Die Gründe liegen auf der Hand: Finnland ringt mit hoher Arbeitslosigkeit, einer wachsenden Verschuldung und den Kosten des demografischen Wandels. „Wir erleben einen ideologischen Richtungswechsel“, sagt Minna van Gerven, Professorin für Sozialpolitik in Helsinki. „Es geht darum, mit Bedingungen und Sanktionen Druck zu machen.“

Vorbild Dänemark – mit anderem Akzent
Als Leitbild dient das dänische „Flexicurity“-Modell. Dort ist es leicht, Arbeitnehmer zu entlassen, dafür gibt es großzügiges Arbeitslosengeld und Weiterbildungsprogramme.
Der Haken: Der Druck auf Jobsuchende ist hoch, Leistungen werden rasch gekürzt. Schweden und Finnland übernehmen Teile dieses Ansatzes – allerdings mit deutlich härterem Zuschnitt und weniger Absicherung.
Signalwirkung für Berlin
Die Experimente im Norden dürften auch in Deutschland Debatten anheizen. Kanzler Friedrich Merz hat angekündigt, das Bürgergeld abzuschaffen und Arbeitslose stärker in die Pflicht zu nehmen.
„Wir können uns dieses System nicht mehr leisten“, sagte er jüngst. Die nordischen Reformen liefern dafür Anschauungsmaterial – ob als Mahnung oder als Vorbild, bleibt abzuwarten.
Abschied vom Mythos
Was jahrzehntelang als Markenzeichen Nordeuropas galt, steht vor einer Zäsur. Der Wohlfahrtsstaat wird zusammengestrichen, um ökonomischen Druck und gesellschaftliche Erwartungen in Einklang zu bringen.

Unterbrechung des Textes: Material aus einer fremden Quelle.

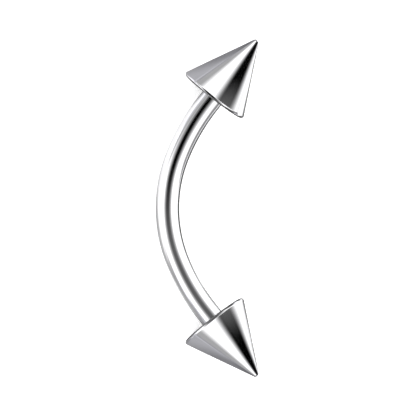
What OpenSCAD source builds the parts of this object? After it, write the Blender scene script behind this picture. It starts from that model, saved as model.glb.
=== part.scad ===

Für die einen ist es ein notwendiger Kurswechsel, für die anderen ein Angriff auf das soziale Fundament. Klar ist nur: Das einstige Vorbild für halb Europa verabschiedet sich von seiner Rolle – und hinterlässt ein Vakuum in der Debatte über soziale Sicherheit im 21. Jahrhundert.